The large front elements on many ultra-wides also make filter use difficult. Aside from the sheer size of the required filters, some lenses simply lack a filter thread. Third-party makers have produced large square filter solutions, and some older Nikkor designs include a rear filter slot. Using polarizers with wide fields of view can create dramatic effects across the sky (whether desirable depends on intent). Rangefinder/mirrorless ultra-wides with smaller diameters generally offer more practical filter options.

What is new for SLR users is also appearing across other mounts. For C-mount cameras, for example, there are now 13mm focal-length lenses with around a 135-degree field of view — roughly equivalent to the 10mm hyper-wide on full-frame.

How low can designers go?

It’s unclear how much further rectilinear ultra-wides can be pushed because the required front-element size scales rapidly with decreasing focal length. Looking at the large front elements on extreme fisheyes—like the Nikkor 6mm f/2.8 and the Coastal Optics (Jenoptik) 7.45mm f/2.8—gives a sense of scale. Note those are fisheyes, so their front elements are smaller than what a rectilinear lens of equal focal length would require.

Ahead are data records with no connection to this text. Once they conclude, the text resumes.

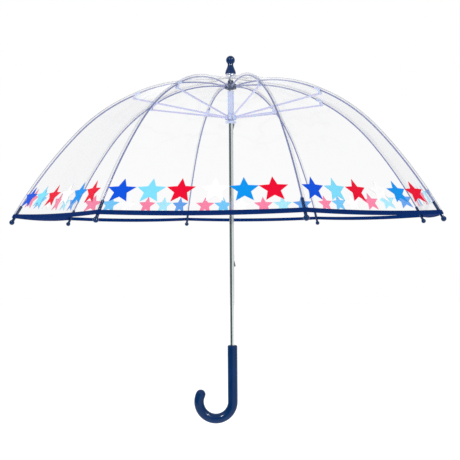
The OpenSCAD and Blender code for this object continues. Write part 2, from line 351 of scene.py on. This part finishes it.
handleNavy = makeNavyPlastic("handleNavy", navyLook, True)
fittingNavy = makeNavyPlastic("fittingNavy", navyLook, False)
platedSteel = makeMetal("platedSteel", metalLook)
plainWire = makeMetal("plainWire", {**metalLook, "colour": (0.62, 0.64, 0.67), "roughness": 0.24, "drawn": 900.0})
milkyNylon = makeMilkyPlastic("milkyNylon", (0.55, 0.62, 0.85), 0.30)
stretcherGlass = makeMilkyPlastic("stretcherGlass", (0.53, 0.58, 0.80), 0.28)
rodGlass = makeMilkyPlastic("rodGlass", (0.21, 0.245, 0.45), 0.22)
clearFilm = makeClear("clearFilm", filmLook, filmLook["haze"])
seamLook = {**filmLook, "edge": (0.02, 0.055, 0.20), "rim": 0.75, "power": 3.0}
seamFilm = makeClear("seamFilm", seamLook, 0.07, weld=True)
collarFilm = makeClear("collarFilm", {**filmLook, "rim": 0.2, "crease": 0.06}, filmLook["haze"])
collarClear = makeClear("collarClear", {**filmLook, "edge": (0.45, 0.52, 0.72), "rim": 0.8}, 0.35)
hemTape = makeTape("hemTape", (0.0006, 0.021, 0.135))
hemThread = makeTape("hemThread", (0.004, 0.035, 0.16))
outerInk = {key: makeInk(key + "Ink", colour, inkLook["outerCover"]) for key, colour in inkColours.items()}
innerInk = {key: makeInk(key + "InkBack", colour, inkLook["innerCover"]) for key, colour in backColours.items()}
print("stage: materials made")

# the dome's surface
dome = {
    "outerSlope": 25, "elbowSlope": 47, "elbowRadius": 0.300, "innerBulge": 19.6,
    "tipRadius": 0.365, "tipHeight": 0.255, "filmOffset": 0.00355, "topRadius": 0.006, "topHeight": 0.5009,
    "collarEnd": 0.022, "hemLow": 0.0065, "hemWidth": 0.007, "hemLap": 0.001, "hemDroop": 0.0035,
    "droopFrom": 0.8, "droopSpan": 0.2, "sag": 0.004, "sagTurn": 1.05, "ripple": 0.0011, "rippleScale": 34.0,
    "pucker": 0.0032, "puckerDepth": 0.6, "puckerFolds": 6, "puckerReach": 0.42, "puckerFade": 1.5,
    "puckerStart": 0.02,
}


def outward(slope):
    return Vector((math.sin(slope), math.cos(slope)))


def slopeOf(chord):
    return math.atan2(-chord.y, chord.x)


def makeDomeLine(values):
    # the rib's line as arcs: (centre, radius, first slope, last slope), each slope an angle below level
    pivot = jointAt["canopy_fold"]
    bend = jointAt["rib_flex_1"]
    crown = Vector((pivot.xy.length, pivot.z))
    flex = Vector((bend.xy.length, bend.z))
    tip = Vector((values["tipRadius"], values["tipHeight"]))
    half = math.radians(values["innerBulge"])
    innerRadius = (flex - crown).length / (2 * math.sin(half))
    tilt = slopeOf(flex - crown)
    innerCentre = crown - innerRadius * outward(tilt - half)
    start, turn = math.radians(values["outerSlope"]), math.radians(values["elbowSlope"])
    elbowCentre = flex - values["elbowRadius"] * outward(start)
    elbow = elbowCentre + values["elbowRadius"] * outward(turn)
    lowTilt = slopeOf(tip - elbow)
    lowRadius = (tip - elbow).length / (2 * math.sin(lowTilt - turn))
    lowCentre = elbow - lowRadius * outward(turn)
    return {
        "inner": (innerCentre, innerRadius, 0.0, tilt + half),
        "elbow": (elbowCentre, values["elbowRadius"], start, turn),
        "low": (lowCentre, lowRadius, turn, 2 * lowTilt - turn),
    }


domeLine = makeDomeLine(dome)


def arcPoint(name, share, offset):
    # point of an arc by share of its turn
    centre, radius, first, last = domeLine[name]
    slope = first + (last - first) * share
    return centre + (radius + offset) * outward(slope), slope


def arcLength(name):
    _, radius, first, last = domeLine[name]
    return radius * (last - first)


topPoint = Vector((dome["topRadius"], dome["topHeight"]))


def makeBridge():
    # the film runs straight from the washer until it meets the ribs' arc; gives that slope and place
    centre, radius = domeLine["inner"][:2]
    reach = radius + dome["filmOffset"]
    gap = topPoint - centre
    touch = math.atan2(gap.x, gap.y) + math.acos(reach / gap.length)
    return touch, centre + reach * outward(touch)


touchSlope, touchPoint = makeBridge()
bridgeLength = (touchPoint - topPoint).length
restLength = domeLine["inner"][1] * (domeLine["inner"][3] - touchSlope)
innerLength = bridgeLength + restLength
outerLength = arcLength("elbow") + arcLength("low")


def filmLine(place, offset):
    # place is metres from the hole at the top, along the middle of the film; gives radius, height and slope
    if place < bridgeLength:
        point = topPoint.lerp(touchPoint, place / bridgeLength)
        return point + (offset - dome["filmOffset"]) * outward(touchSlope), touchSlope
    place -= bridgeLength
    if place <= restLength:
        centre, radius, _, last = domeLine["inner"]
        slope = touchSlope + (last - touchSlope) * place / restLength
        return centre + (radius + offset) * outward(slope), slope
    place -= restLength
    if place <= arcLength("elbow"):
        return arcPoint("elbow", place / arcLength("elbow"), offset)
    return arcPoint("low", (place - arcLength("elbow")) / arcLength("low"), offset)


fullLength = innerLength + outerLength
hemTop = fullLength - dome["hemLow"] - dome["hemWidth"]


def ribAngle(number):
    name = "canopy_fold" if number == 1 else f"rib_fold_{number}"
    return math.atan2(jointAt[name].y, jointAt[name].x)


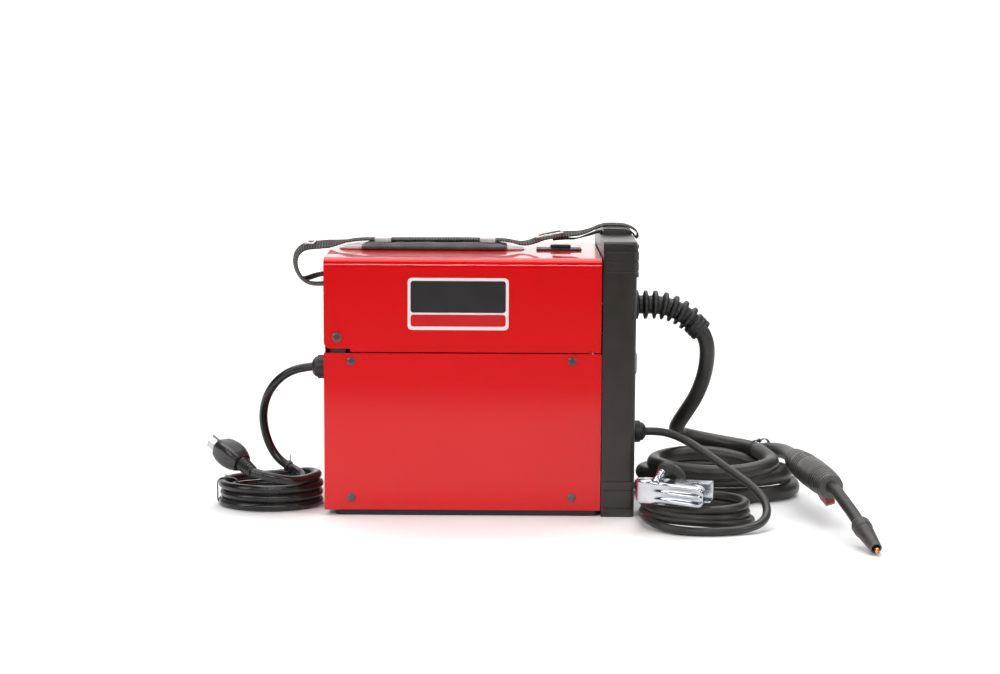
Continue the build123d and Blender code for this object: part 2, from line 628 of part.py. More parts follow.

For comparison, the large-format 60mm Hypergon had a 135-degree field of view; scaling that down to 35mm format gives an equivalent near 7mm. The 10mm hyper-wide approaches that field of view while offering better throughput and practical handling.

Conclusion

In summary, the recent explosion of high-performance ultra-wide lenses gives photographers many new choices at the very short end of the focal-length range. Advances in glass, manufacturing, and optical design have made rectilinear ultra-wides practical for more cameras and use cases than ever before, but those lenses still come with unique design trade-offs and practical considerations to learn and manage.